The gang pursue the train and they see Archambault attacking Marius to get to the box office money. Scooby, Shaggy, and Daphne were going to board the train to save Marius, but due to Scooby and Shaggy delaying, Daphne couldn't join them. Shaggy apologizes to Scooby for taking credit for his act. The two reconcile and free the baboons to aid them in stopping Archambault, and they subdue him using the tranquilizer darts.

As Archambault is taken away by the police, Marius informs the gang that Doubleday and Archambault had worked with his uncle for years, and they were angry when Marius took charge and decided to modernize the circus. When Doubleday got caught, Archambault double-crossed him in order to buy some time to get away with the jewels and the box office money.

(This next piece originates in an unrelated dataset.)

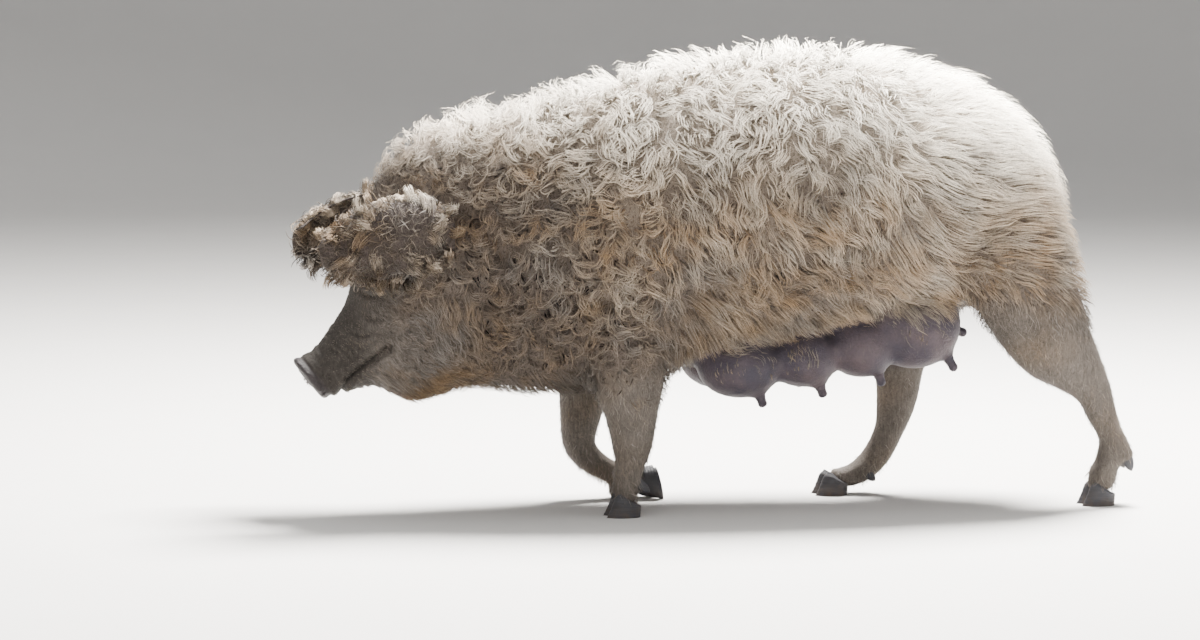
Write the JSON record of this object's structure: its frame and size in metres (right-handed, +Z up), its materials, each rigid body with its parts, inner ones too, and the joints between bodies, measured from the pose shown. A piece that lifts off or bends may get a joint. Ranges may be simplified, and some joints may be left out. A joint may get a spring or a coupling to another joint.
{
  "type": "mangalica pig",
  "caption": "Life-size still model of a curly-coated mangalica sow walking with her head low and her lop ears over her eyes.",
  "frame": {"origin": "on the floor, under the middle of the whole model's box", "axes": "+X from the snout towards the rump, +Y towards the sow's right side, +Z up"},
  "size_m": [1.505, 0.5078, 0.852],
  "materials": {
    "fleece": "curly blond coat",
    "short_hair": "short grey-brown hair",
    "ear_hair": "tight curls",
    "snout_skin": "matte grey skin",
    "udder_skin": "soft purple-grey skin",
    "horn": "worn dark horn",
    "eye": "wet dark eye"
  },
  "bodies": {
    "root": {"snout": "snout_skin", "head": "short_hair", "neck": "fleece", "chest": "fleece", "belly": "fleece", "rump": "fleece", "udder": "udder_skin", "tail": "fleece", "ear_left": "ear_hair", "ear_right": "ear_hair", "eye_left": "eye", "eye_right": "eye", "leg_front_left": "short_hair", "claw_front_left_a": "horn", "dewclaw_front_left_a": "horn", "claw_front_left_b": "horn", "dewclaw_front_left_b": "horn", "leg_front_right": "short_hair", "claw_front_right_a": "horn", "dewclaw_front_right_a": "horn", "claw_front_right_b": "horn", "dewclaw_front_right_b": "horn", "leg_hind_left": "short_hair", "claw_hind_left_a": "horn", "dewclaw_hind_left_a": "horn", "claw_hind_left_b": "horn", "dewclaw_hind_left_b": "horn", "leg_hind_right": "short_hair", "claw_hind_right_a": "horn", "dewclaw_hind_right_a": "horn", "claw_hind_right_b": "horn", "dewclaw_hind_right_b": "horn"}
  },
  "joints": []
}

At the end, Wulfric arrives and thanks the gang for recovering his jewel by giving them a private performance.

==Voice cast==
- Frank Welker - Scooby-Doo, Fred Jones
- Matthew Lillard - Shaggy Rogers
- Grey DeLisle - Daphne Blake
- Mindy Cohn - Velma Dinkley
- Craig Ferguson - Whitney Doubleday
- Jess Harnell - Human Scooby-Doo, Guard
- Jim Meskimen - Phil Flaxman, Detective
- Peter Stormare - Wulfric von Rydingsvard
- Maurice LaMarche - Archambault
- Greg Ellis - Marius Brancusi
- Jeff Dunham - Schmatko, Conductor
- Carlos Ferro - Oliverio, Sisko
- Hynden Walch - Lena, Joan
- Candi Milo - Jean

==Home media==
A combo pack featuring a Blu-ray, DVD, UltraViolet and digital download, as well as a single-disc DVD was released on October 9, 2012, by Warner Home Video. The film has been released to rent through Amazon Video. The DVD includes three bonus circus-themed episodes from various Scooby-Doo series.